You're already drafting your cancellation speech in your head. "Dear Netflix," it begins, "Your corporate greed has forced me to make the difficult decision to end our relationship. I hope your shareholders enjoy their extra three dollars while I enjoy my newfound financial freedom and superior entertainment options."

Stage Three: The Bargaining Phase

Okay, maybe you were a little hasty. Let's think about this rationally. Netflix has been there for you through some tough times. Remember that winter when you binged thirteen seasons of Grey's Anatomy and questioned every life choice you'd ever made? Netflix didn't judge you. Netflix just kept playing the next episode.

Maybe there's a middle ground here. You could downgrade to the basic plan! Sure, you'd lose the ability to watch on multiple devices, and the video quality would be roughly equivalent to watching through a screen door, but it's still Netflix. You'd be saving money AND maintaining access to your digital comfort blanket.

Or maybe you could share an account with someone. Your cousin mentioned she was thinking about getting Netflix. You could split the cost! Of course, then you'd have to coordinate your viewing schedules, and she'd probably judge your algorithm, and there's that whole awkward conversation about who gets to use the "Continue Watching" list.

Actually, when you really think about it, three dollars is basically nothing. That's less than a Starbucks coffee. You spend more than that on parking meters. You probably lose more than that in couch cushions every month.

Stage Four: The Depression Spiral

But wait. If Netflix is raising their prices, what's next? Disney+? Hulu? Amazon Prime? Before you know it, you'll be paying more for streaming services than people used to pay for cable. The very thing you were trying to escape by cutting the cord is slowly creeping back into your life, three dollars at a time.

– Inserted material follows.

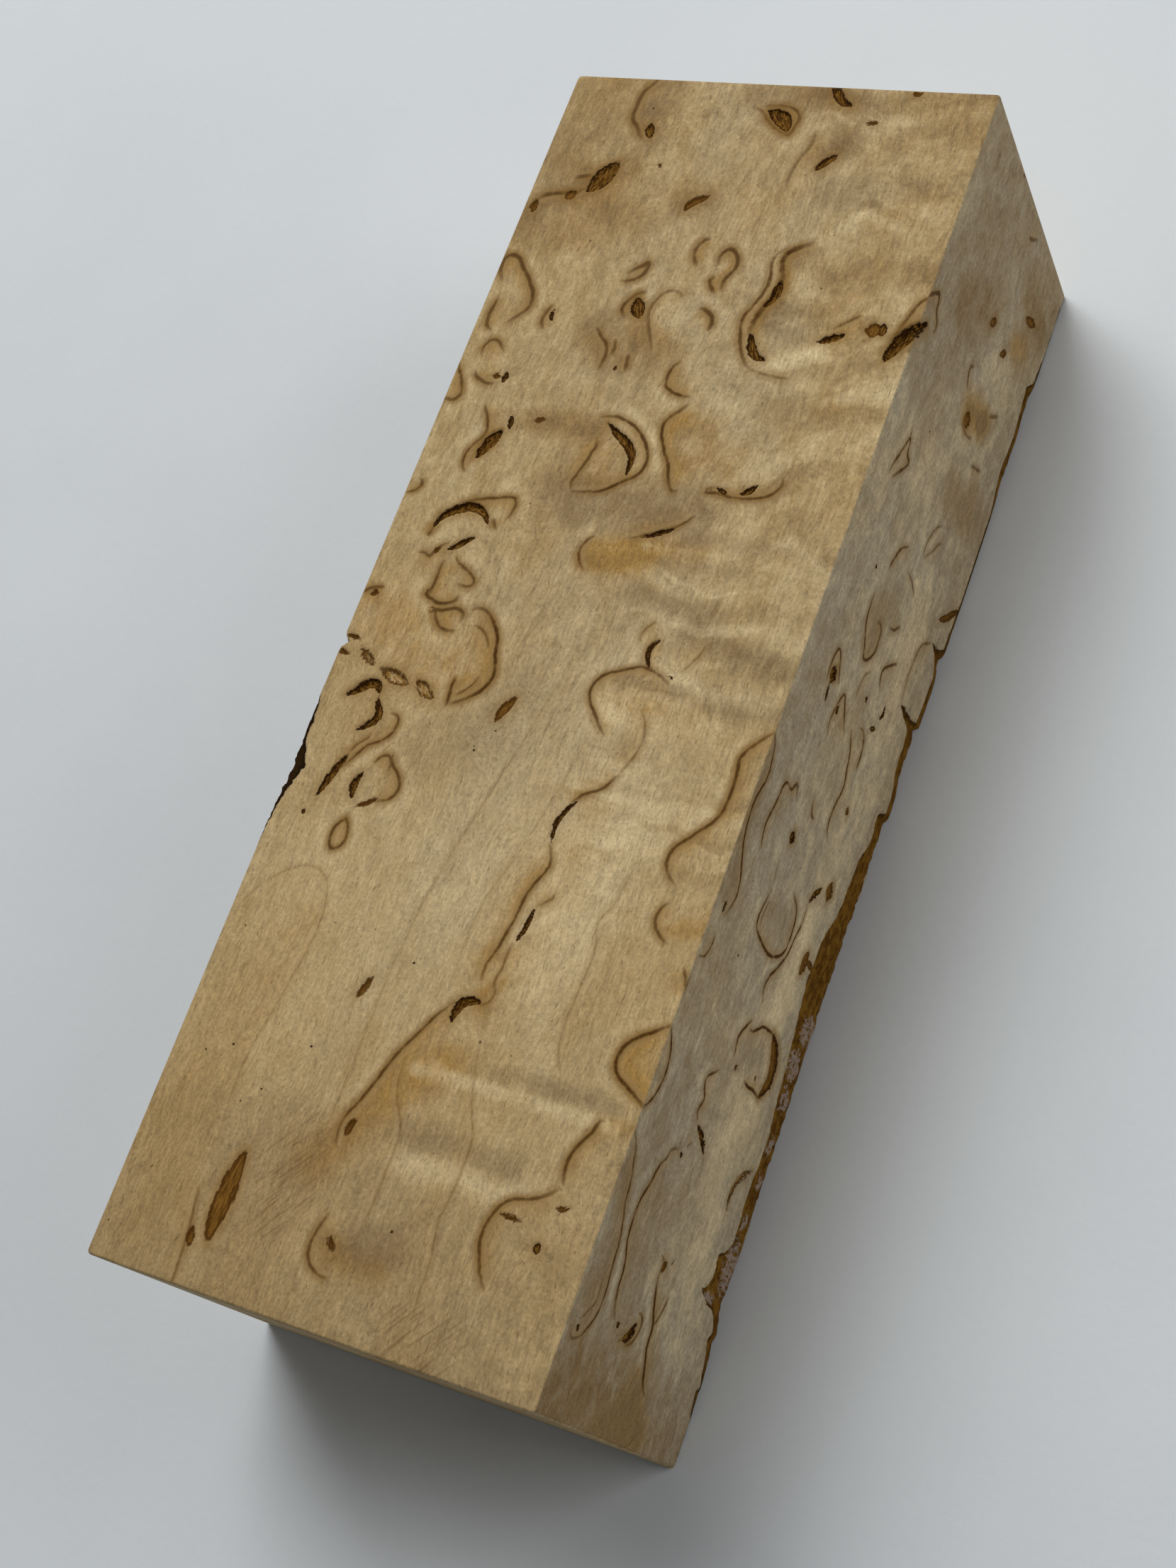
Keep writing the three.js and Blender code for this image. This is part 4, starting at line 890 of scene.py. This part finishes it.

You start doing the math on all your subscriptions. Netflix, Hulu, Disney+, Amazon Prime, Spotify, that fitness app you forgot you had, the language learning app you used twice, the meditation app you've been meaning to cancel for eight months. When did you become the kind of person who pays for seventeen different digital services?

This is how they get you. Death by a thousand paper cuts, except each paper cut costs $3.99 a month and promises "unlimited access to premium content." You're trapped in a subscription web of your own making, and the spiders are raising their prices.

Stage Five: Acceptance and Resignation

You know what? Fine. FINE. It's three dollars. You'll pay the three dollars. You'll grumble about it for exactly one billing cycle, and then you'll forget it ever happened. You'll keep watching your shows, you'll keep scrolling through their homepage for an unreasonable amount of time before settling on something you've seen before, and you'll keep telling yourself you're definitely going to cancel next month.

You close the email without taking any action whatsoever. The subscription will auto-renew at the new price, just like Netflix knew it would. They've run this playbook before. They know that the intersection of your laziness and your fear of missing out on the next big series is exactly three dollars wide.

Six months from now, you'll be halfway through a new show that you're genuinely enjoying, and you'll completely forget that you ever cared about this price increase. You might even find yourself defending Netflix to a friend who's going through their own five-stage grief process over a different streaming service's price hike.

Because that's the thing about modern life: we've all agreed to be slowly nickeled and dimed to death, and we're somehow okay with it as long as the nickels come with good Wi-Fi and the promise that we'll definitely finish that series this time.